**WHAT IS NEEDED**
Up to and including the line that contains "end - start)", repeat each line of the data exactly, starting from the first.
§ §
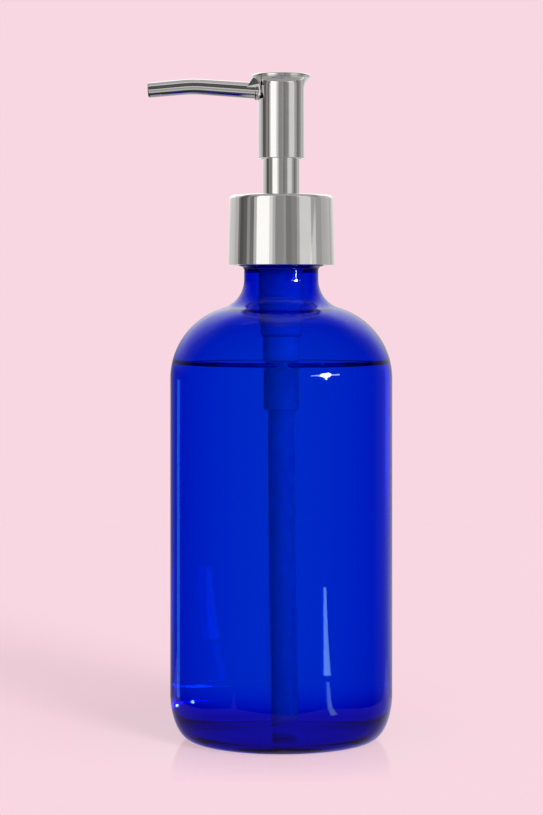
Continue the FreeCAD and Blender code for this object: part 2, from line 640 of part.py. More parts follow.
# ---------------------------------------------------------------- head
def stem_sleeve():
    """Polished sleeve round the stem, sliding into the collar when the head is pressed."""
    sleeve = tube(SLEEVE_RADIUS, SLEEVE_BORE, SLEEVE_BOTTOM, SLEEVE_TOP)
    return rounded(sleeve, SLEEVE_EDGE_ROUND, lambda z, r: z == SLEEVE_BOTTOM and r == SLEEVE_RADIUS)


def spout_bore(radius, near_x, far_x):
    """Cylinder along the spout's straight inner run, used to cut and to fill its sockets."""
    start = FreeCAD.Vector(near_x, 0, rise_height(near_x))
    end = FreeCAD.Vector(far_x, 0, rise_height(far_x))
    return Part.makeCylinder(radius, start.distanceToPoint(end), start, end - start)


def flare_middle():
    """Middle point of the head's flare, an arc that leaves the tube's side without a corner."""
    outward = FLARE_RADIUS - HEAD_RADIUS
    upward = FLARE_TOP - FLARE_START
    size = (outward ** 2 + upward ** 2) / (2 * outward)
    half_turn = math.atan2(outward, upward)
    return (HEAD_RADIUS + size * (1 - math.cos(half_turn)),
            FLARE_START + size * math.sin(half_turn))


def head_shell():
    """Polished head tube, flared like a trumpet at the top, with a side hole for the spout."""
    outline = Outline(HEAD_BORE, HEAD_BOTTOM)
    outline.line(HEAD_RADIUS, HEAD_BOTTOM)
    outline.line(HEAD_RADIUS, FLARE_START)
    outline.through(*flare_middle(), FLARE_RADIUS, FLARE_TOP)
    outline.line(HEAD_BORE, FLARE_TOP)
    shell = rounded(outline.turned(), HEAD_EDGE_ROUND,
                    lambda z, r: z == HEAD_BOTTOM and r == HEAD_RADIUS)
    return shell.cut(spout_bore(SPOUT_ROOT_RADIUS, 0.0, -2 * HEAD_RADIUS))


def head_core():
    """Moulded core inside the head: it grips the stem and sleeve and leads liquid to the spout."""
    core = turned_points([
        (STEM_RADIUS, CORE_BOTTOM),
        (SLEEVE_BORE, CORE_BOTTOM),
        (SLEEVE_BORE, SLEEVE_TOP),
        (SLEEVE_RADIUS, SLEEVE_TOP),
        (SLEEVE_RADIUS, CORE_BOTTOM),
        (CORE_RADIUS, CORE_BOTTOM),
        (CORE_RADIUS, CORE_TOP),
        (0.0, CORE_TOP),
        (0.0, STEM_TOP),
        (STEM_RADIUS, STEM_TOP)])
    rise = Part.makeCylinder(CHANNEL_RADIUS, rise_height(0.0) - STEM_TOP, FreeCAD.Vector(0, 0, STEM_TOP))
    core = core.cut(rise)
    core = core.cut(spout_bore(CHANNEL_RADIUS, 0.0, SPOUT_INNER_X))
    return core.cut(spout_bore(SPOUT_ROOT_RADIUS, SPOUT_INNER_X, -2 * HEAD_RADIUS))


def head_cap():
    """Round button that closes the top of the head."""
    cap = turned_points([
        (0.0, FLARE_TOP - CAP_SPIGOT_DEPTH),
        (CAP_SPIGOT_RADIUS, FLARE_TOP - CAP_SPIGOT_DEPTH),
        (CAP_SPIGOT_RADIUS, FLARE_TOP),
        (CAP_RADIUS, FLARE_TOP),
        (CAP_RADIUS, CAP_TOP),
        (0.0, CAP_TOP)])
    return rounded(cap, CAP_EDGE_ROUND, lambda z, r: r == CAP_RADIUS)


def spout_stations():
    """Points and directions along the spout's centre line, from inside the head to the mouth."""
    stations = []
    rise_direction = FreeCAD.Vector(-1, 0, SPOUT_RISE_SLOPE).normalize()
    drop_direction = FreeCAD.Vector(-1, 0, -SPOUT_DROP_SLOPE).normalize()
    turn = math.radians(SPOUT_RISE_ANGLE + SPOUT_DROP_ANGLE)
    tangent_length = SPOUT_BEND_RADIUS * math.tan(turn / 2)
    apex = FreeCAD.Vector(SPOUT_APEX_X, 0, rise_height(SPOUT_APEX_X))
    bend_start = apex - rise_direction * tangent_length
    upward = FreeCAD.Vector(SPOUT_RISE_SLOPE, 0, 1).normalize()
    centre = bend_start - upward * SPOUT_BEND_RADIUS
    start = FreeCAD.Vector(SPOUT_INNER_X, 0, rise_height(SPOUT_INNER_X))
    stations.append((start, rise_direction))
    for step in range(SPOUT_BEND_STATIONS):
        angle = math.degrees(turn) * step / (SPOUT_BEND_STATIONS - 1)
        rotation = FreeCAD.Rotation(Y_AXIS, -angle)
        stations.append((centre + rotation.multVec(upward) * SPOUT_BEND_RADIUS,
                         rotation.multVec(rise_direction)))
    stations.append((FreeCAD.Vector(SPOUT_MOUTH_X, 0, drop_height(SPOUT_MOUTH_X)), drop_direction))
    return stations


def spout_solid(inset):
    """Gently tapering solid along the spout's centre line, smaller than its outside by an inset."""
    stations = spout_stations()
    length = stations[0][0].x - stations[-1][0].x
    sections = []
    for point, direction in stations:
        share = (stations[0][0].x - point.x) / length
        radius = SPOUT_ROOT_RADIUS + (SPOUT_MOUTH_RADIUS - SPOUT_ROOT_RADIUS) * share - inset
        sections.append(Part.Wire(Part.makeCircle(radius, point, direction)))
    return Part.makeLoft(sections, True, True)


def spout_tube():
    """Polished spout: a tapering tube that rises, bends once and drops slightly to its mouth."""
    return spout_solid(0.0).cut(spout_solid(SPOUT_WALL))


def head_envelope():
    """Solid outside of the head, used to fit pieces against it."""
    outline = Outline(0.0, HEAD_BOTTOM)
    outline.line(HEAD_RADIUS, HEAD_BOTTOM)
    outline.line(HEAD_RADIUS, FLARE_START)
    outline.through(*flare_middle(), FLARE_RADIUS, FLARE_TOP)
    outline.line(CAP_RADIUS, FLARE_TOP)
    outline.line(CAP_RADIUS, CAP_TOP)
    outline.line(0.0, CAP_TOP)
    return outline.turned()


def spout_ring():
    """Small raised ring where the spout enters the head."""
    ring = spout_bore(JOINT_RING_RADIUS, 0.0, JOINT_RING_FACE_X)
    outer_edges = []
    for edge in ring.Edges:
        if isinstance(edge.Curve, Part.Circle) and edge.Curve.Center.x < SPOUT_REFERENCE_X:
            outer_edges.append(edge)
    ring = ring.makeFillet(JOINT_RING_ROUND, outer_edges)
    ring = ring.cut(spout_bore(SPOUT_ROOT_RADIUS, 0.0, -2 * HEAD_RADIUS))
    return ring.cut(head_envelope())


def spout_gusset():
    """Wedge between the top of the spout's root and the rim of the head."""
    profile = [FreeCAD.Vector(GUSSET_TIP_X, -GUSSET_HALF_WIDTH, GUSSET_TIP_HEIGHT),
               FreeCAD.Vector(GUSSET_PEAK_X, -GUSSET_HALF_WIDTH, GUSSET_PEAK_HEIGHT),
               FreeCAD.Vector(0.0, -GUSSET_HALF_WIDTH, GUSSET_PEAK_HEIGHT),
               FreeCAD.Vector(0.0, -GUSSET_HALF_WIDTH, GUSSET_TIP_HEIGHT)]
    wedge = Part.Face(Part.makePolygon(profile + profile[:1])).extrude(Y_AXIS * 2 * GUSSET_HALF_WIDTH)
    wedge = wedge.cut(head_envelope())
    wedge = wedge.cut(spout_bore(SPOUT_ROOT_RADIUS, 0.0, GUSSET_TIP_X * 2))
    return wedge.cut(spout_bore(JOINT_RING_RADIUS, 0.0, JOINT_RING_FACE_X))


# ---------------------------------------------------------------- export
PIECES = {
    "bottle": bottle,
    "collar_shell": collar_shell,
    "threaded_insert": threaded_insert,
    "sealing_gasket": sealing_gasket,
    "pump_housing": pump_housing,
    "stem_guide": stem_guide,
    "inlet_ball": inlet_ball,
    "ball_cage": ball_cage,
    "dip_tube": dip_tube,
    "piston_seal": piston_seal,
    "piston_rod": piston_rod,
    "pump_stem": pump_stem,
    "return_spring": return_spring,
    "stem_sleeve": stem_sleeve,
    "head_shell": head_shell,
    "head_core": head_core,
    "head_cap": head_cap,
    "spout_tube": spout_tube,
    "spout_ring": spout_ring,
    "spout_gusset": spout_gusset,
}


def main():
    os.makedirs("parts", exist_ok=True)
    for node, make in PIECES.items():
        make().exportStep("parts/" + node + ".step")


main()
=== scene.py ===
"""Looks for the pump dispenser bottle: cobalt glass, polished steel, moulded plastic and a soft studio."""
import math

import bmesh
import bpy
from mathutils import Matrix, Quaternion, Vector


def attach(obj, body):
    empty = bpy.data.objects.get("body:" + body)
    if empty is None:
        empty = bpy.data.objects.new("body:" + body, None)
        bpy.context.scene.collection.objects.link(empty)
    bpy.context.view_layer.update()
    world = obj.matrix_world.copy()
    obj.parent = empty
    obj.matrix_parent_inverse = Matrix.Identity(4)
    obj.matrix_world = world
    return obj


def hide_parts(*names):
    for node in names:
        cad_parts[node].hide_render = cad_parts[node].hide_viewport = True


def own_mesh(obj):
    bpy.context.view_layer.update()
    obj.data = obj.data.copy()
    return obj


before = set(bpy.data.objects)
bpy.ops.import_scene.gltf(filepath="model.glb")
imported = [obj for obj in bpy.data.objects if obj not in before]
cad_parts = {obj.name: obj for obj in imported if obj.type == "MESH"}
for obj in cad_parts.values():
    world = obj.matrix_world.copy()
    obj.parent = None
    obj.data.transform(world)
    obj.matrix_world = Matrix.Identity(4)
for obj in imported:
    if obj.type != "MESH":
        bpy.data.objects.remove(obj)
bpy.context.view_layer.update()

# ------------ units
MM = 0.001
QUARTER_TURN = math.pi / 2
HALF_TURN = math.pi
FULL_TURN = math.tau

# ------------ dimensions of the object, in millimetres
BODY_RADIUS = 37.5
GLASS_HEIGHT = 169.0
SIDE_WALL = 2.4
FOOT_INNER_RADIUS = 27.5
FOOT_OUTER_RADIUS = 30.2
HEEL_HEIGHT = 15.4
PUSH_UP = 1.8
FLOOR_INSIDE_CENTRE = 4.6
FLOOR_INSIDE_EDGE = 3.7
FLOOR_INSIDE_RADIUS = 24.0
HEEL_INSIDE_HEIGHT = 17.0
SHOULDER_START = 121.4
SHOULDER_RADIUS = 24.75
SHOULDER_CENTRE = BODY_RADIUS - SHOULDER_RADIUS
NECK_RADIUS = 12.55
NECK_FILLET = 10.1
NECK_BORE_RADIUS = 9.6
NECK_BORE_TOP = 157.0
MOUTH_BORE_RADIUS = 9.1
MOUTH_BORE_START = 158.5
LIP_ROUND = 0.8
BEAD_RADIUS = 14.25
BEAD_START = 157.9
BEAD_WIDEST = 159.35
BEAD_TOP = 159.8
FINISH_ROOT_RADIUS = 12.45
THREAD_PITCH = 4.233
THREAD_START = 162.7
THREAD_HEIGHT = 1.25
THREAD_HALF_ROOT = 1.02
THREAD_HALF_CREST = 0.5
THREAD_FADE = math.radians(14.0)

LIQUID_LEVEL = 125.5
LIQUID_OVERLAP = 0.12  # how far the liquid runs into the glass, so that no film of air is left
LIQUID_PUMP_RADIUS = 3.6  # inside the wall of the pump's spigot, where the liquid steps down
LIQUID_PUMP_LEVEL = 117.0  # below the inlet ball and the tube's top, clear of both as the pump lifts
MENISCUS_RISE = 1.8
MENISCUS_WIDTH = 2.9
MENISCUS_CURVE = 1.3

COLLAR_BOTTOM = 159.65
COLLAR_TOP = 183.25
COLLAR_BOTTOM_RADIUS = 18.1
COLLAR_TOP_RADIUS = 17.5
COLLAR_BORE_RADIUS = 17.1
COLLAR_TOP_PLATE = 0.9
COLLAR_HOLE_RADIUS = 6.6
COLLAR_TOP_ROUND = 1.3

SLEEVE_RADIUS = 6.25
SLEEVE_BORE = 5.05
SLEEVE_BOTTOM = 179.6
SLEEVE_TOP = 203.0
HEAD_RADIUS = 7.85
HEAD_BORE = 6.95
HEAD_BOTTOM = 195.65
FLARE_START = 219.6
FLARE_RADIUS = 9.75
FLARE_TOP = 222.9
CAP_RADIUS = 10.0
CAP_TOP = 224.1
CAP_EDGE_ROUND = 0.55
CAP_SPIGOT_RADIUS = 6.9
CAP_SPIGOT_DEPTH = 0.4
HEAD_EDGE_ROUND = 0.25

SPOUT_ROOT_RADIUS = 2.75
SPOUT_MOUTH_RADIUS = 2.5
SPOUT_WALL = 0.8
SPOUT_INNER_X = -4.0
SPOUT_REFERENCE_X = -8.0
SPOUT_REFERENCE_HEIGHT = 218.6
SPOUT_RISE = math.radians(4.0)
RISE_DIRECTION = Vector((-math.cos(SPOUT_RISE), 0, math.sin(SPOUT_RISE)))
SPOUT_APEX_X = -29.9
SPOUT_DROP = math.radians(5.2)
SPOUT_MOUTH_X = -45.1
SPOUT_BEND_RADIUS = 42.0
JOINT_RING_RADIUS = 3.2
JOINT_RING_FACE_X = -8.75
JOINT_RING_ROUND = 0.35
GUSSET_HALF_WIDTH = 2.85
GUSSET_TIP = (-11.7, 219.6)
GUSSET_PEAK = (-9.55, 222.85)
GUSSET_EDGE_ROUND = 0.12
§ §
**EXERCISE ANSWER**
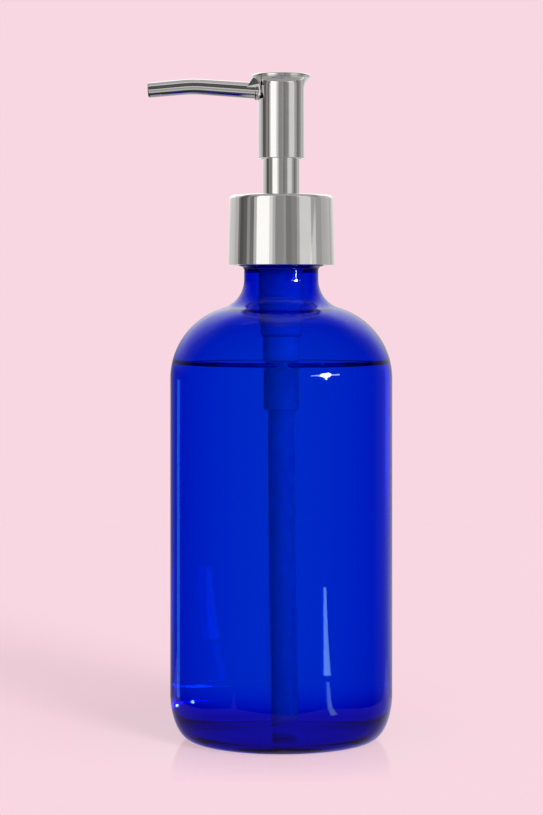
Continue the FreeCAD and Blender code for this object: part 2, from line 640 of part.py. More parts follow.
# ---------------------------------------------------------------- head
def stem_sleeve():
    """Polished sleeve round the stem, sliding into the collar when the head is pressed."""
    sleeve = tube(SLEEVE_RADIUS, SLEEVE_BORE, SLEEVE_BOTTOM, SLEEVE_TOP)
    return rounded(sleeve, SLEEVE_EDGE_ROUND, lambda z, r: z == SLEEVE_BOTTOM and r == SLEEVE_RADIUS)


def spout_bore(radius, near_x, far_x):
    """Cylinder along the spout's straight inner run, used to cut and to fill its sockets."""
    start = FreeCAD.Vector(near_x, 0, rise_height(near_x))
    end = FreeCAD.Vector(far_x, 0, rise_height(far_x))
    return Part.makeCylinder(radius, start.distanceToPoint(end), start, end - start)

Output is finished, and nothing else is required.